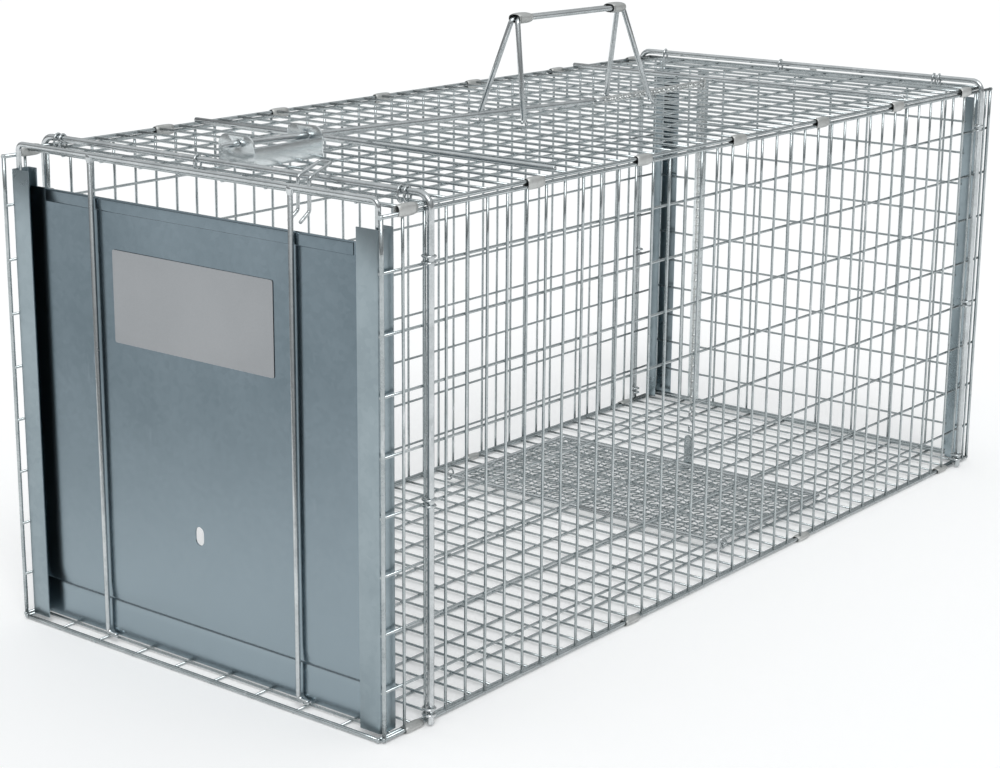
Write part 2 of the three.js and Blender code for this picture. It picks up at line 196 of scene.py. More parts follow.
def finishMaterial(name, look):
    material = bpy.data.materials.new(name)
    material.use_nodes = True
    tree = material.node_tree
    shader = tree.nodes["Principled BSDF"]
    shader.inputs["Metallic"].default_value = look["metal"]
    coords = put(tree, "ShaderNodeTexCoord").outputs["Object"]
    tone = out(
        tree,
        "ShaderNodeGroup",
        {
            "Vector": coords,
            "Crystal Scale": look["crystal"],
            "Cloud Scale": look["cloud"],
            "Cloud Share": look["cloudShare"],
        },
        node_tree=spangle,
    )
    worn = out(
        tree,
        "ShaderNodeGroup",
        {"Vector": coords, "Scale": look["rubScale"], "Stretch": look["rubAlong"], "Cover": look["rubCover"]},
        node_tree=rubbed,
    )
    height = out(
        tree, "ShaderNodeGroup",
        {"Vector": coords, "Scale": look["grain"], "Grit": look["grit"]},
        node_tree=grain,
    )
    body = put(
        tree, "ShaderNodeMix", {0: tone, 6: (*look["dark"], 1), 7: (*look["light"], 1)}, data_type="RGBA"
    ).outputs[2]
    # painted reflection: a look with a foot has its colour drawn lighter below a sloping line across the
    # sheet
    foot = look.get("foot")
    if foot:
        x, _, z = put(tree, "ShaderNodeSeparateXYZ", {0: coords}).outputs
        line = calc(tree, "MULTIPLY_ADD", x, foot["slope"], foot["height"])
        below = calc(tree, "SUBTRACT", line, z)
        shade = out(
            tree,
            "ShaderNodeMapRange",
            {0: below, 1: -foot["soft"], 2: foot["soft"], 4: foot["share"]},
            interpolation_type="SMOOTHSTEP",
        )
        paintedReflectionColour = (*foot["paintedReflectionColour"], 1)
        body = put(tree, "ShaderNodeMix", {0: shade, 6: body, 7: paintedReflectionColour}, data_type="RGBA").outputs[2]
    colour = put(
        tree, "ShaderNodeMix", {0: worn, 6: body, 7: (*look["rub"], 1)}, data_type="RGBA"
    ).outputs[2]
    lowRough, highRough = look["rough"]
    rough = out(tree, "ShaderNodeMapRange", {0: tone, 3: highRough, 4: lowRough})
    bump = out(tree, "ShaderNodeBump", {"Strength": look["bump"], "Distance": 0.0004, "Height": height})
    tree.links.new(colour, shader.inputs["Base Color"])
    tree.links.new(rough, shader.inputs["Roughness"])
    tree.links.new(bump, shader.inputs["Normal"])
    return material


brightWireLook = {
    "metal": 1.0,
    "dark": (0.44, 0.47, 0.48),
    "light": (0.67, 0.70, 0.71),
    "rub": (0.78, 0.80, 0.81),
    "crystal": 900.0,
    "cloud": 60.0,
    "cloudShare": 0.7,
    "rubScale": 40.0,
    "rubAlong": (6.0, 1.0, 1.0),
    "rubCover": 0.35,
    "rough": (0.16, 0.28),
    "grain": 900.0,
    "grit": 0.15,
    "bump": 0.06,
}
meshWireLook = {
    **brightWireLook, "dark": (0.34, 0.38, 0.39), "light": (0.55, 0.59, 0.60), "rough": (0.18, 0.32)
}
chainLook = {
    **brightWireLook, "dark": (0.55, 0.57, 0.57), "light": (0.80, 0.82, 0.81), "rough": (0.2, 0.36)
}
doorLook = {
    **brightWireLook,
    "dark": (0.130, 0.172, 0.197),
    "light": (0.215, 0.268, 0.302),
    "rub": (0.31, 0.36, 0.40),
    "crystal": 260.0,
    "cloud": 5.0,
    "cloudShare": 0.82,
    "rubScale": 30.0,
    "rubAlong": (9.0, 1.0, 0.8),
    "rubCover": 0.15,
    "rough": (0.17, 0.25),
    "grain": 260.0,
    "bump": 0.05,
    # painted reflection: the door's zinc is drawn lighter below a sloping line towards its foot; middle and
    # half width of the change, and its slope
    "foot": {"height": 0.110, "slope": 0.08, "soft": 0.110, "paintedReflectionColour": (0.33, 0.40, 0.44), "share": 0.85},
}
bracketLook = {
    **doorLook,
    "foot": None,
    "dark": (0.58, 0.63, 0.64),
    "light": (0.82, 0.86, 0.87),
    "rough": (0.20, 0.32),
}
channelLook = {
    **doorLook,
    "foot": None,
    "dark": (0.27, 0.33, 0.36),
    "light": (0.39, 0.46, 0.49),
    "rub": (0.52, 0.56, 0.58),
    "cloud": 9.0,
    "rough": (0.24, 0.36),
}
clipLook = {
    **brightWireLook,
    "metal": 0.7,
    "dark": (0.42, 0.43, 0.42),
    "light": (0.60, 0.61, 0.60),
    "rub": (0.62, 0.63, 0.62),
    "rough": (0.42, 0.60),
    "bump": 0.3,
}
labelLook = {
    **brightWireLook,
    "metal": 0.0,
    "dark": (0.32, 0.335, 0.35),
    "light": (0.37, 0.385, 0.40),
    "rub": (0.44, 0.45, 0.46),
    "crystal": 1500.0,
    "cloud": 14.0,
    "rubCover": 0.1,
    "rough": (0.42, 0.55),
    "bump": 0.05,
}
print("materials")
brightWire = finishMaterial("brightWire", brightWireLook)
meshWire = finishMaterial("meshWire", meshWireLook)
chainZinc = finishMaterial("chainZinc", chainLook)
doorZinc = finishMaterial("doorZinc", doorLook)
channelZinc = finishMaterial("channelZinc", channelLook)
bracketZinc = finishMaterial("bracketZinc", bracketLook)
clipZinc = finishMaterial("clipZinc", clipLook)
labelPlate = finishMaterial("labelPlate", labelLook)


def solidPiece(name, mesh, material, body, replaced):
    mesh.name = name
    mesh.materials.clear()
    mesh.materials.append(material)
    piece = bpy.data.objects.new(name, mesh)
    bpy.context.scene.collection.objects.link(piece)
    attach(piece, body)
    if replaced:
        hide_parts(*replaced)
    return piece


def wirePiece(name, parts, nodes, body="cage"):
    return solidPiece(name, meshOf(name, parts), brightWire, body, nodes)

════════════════

AIM:
Write the listing out again, exactly as it reads.

THE ANSWER:
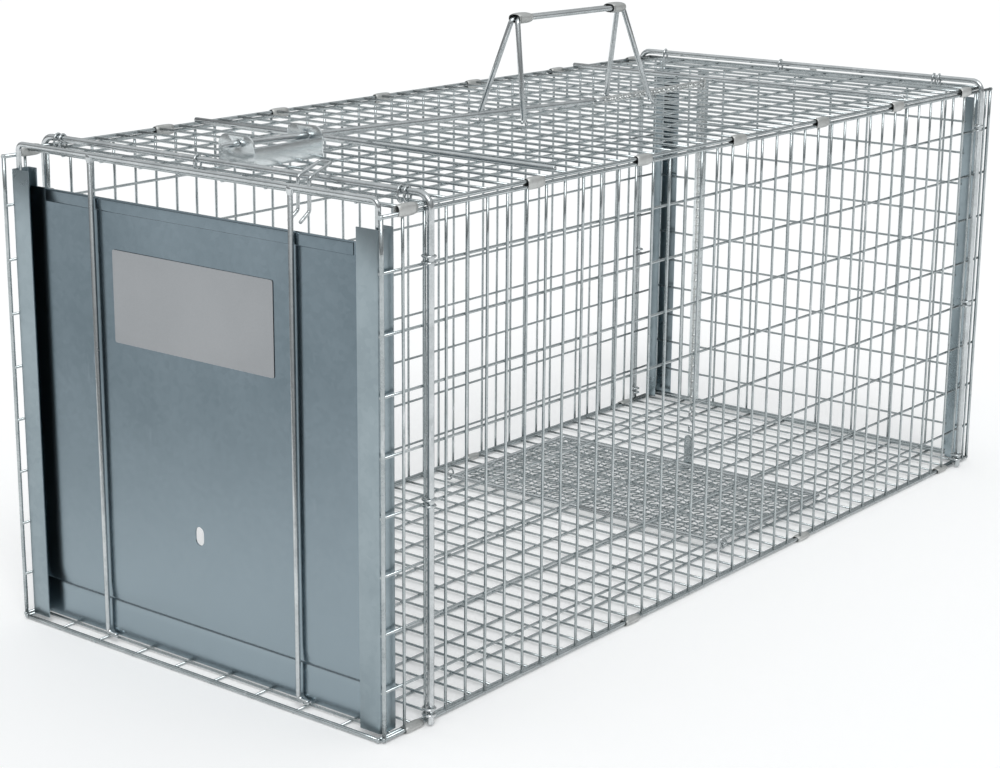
Write part 2 of the three.js and Blender code for this picture. It picks up at line 196 of scene.py. More parts follow.
def finishMaterial(name, look):
    material = bpy.data.materials.new(name)
    material.use_nodes = True
    tree = material.node_tree
    shader = tree.nodes["Principled BSDF"]
    shader.inputs["Metallic"].default_value = look["metal"]
    coords = put(tree, "ShaderNodeTexCoord").outputs["Object"]
    tone = out(
        tree,
        "ShaderNodeGroup",
        {
            "Vector": coords,
            "Crystal Scale": look["crystal"],
            "Cloud Scale": look["cloud"],
            "Cloud Share": look["cloudShare"],
        },
        node_tree=spangle,
    )
    worn = out(
        tree,
        "ShaderNodeGroup",
        {"Vector": coords, "Scale": look["rubScale"], "Stretch": look["rubAlong"], "Cover": look["rubCover"]},
        node_tree=rubbed,
    )
    height = out(
        tree, "ShaderNodeGroup",
        {"Vector": coords, "Scale": look["grain"], "Grit": look["grit"]},
        node_tree=grain,
    )
    body = put(
        tree, "ShaderNodeMix", {0: tone, 6: (*look["dark"], 1), 7: (*look["light"], 1)}, data_type="RGBA"
    ).outputs[2]
    # painted reflection: a look with a foot has its colour drawn lighter below a sloping line across the
    # sheet
    foot = look.get("foot")
    if foot:
        x, _, z = put(tree, "ShaderNodeSeparateXYZ", {0: coords}).outputs
        line = calc(tree, "MULTIPLY_ADD", x, foot["slope"], foot["height"])
        below = calc(tree, "SUBTRACT", line, z)
        shade = out(
            tree,
            "ShaderNodeMapRange",
            {0: below, 1: -foot["soft"], 2: foot["soft"], 4: foot["share"]},
            interpolation_type="SMOOTHSTEP",
        )
        paintedReflectionColour = (*foot["paintedReflectionColour"], 1)
        body = put(tree, "ShaderNodeMix", {0: shade, 6: body, 7: paintedReflectionColour}, data_type="RGBA").outputs[2]
    colour = put(
        tree, "ShaderNodeMix", {0: worn, 6: body, 7: (*look["rub"], 1)}, data_type="RGBA"
    ).outputs[2]
    lowRough, highRough = look["rough"]
    rough = out(tree, "ShaderNodeMapRange", {0: tone, 3: highRough, 4: lowRough})
    bump = out(tree, "ShaderNodeBump", {"Strength": look["bump"], "Distance": 0.0004, "Height": height})
    tree.links.new(colour, shader.inputs["Base Color"])
    tree.links.new(rough, shader.inputs["Roughness"])
    tree.links.new(bump, shader.inputs["Normal"])
    return material


brightWireLook = {
    "metal": 1.0,
    "dark": (0.44, 0.47, 0.48),
    "light": (0.67, 0.70, 0.71),
    "rub": (0.78, 0.80, 0.81),
    "crystal": 900.0,
    "cloud": 60.0,
    "cloudShare": 0.7,
    "rubScale": 40.0,
    "rubAlong": (6.0, 1.0, 1.0),
    "rubCover": 0.35,
    "rough": (0.16, 0.28),
    "grain": 900.0,
    "grit": 0.15,
    "bump": 0.06,
}
meshWireLook = {
    **brightWireLook, "dark": (0.34, 0.38, 0.39), "light": (0.55, 0.59, 0.60), "rough": (0.18, 0.32)
}
chainLook = {
    **brightWireLook, "dark": (0.55, 0.57, 0.57), "light": (0.80, 0.82, 0.81), "rough": (0.2, 0.36)
}
doorLook = {
    **brightWireLook,
    "dark": (0.130, 0.172, 0.197),
    "light": (0.215, 0.268, 0.302),
    "rub": (0.31, 0.36, 0.40),
    "crystal": 260.0,
    "cloud": 5.0,
    "cloudShare": 0.82,
    "rubScale": 30.0,
    "rubAlong": (9.0, 1.0, 0.8),
    "rubCover": 0.15,
    "rough": (0.17, 0.25),
    "grain": 260.0,
    "bump": 0.05,
    # painted reflection: the door's zinc is drawn lighter below a sloping line towards its foot; middle and
    # half width of the change, and its slope
    "foot": {"height": 0.110, "slope": 0.08, "soft": 0.110, "paintedReflectionColour": (0.33, 0.40, 0.44), "share": 0.85},
}
bracketLook = {
    **doorLook,
    "foot": None,
    "dark": (0.58, 0.63, 0.64),
    "light": (0.82, 0.86, 0.87),
    "rough": (0.20, 0.32),
}
channelLook = {
    **doorLook,
    "foot": None,
    "dark": (0.27, 0.33, 0.36),
    "light": (0.39, 0.46, 0.49),
    "rub": (0.52, 0.56, 0.58),
    "cloud": 9.0,
    "rough": (0.24, 0.36),
}
clipLook = {
    **brightWireLook,
    "metal": 0.7,
    "dark": (0.42, 0.43, 0.42),
    "light": (0.60, 0.61, 0.60),
    "rub": (0.62, 0.63, 0.62),
    "rough": (0.42, 0.60),
    "bump": 0.3,
}
labelLook = {
    **brightWireLook,
    "metal": 0.0,
    "dark": (0.32, 0.335, 0.35),
    "light": (0.37, 0.385, 0.40),
    "rub": (0.44, 0.45, 0.46),
    "crystal": 1500.0,
    "cloud": 14.0,
    "rubCover": 0.1,
    "rough": (0.42, 0.55),
    "bump": 0.05,
}
print("materials")
brightWire = finishMaterial("brightWire", brightWireLook)
meshWire = finishMaterial("meshWire", meshWireLook)
chainZinc = finishMaterial("chainZinc", chainLook)
doorZinc = finishMaterial("doorZinc", doorLook)
channelZinc = finishMaterial("channelZinc", channelLook)
bracketZinc = finishMaterial("bracketZinc", bracketLook)
clipZinc = finishMaterial("clipZinc", clipLook)
labelPlate = finishMaterial("labelPlate", labelLook)


def solidPiece(name, mesh, material, body, replaced):
    mesh.name = name
    mesh.materials.clear()
    mesh.materials.append(material)
    piece = bpy.data.objects.new(name, mesh)
    bpy.context.scene.collection.objects.link(piece)
    attach(piece, body)
    if replaced:
        hide_parts(*replaced)
    return piece


def wirePiece(name, parts, nodes, body="cage"):
    return solidPiece(name, meshOf(name, parts), brightWire, body, nodes)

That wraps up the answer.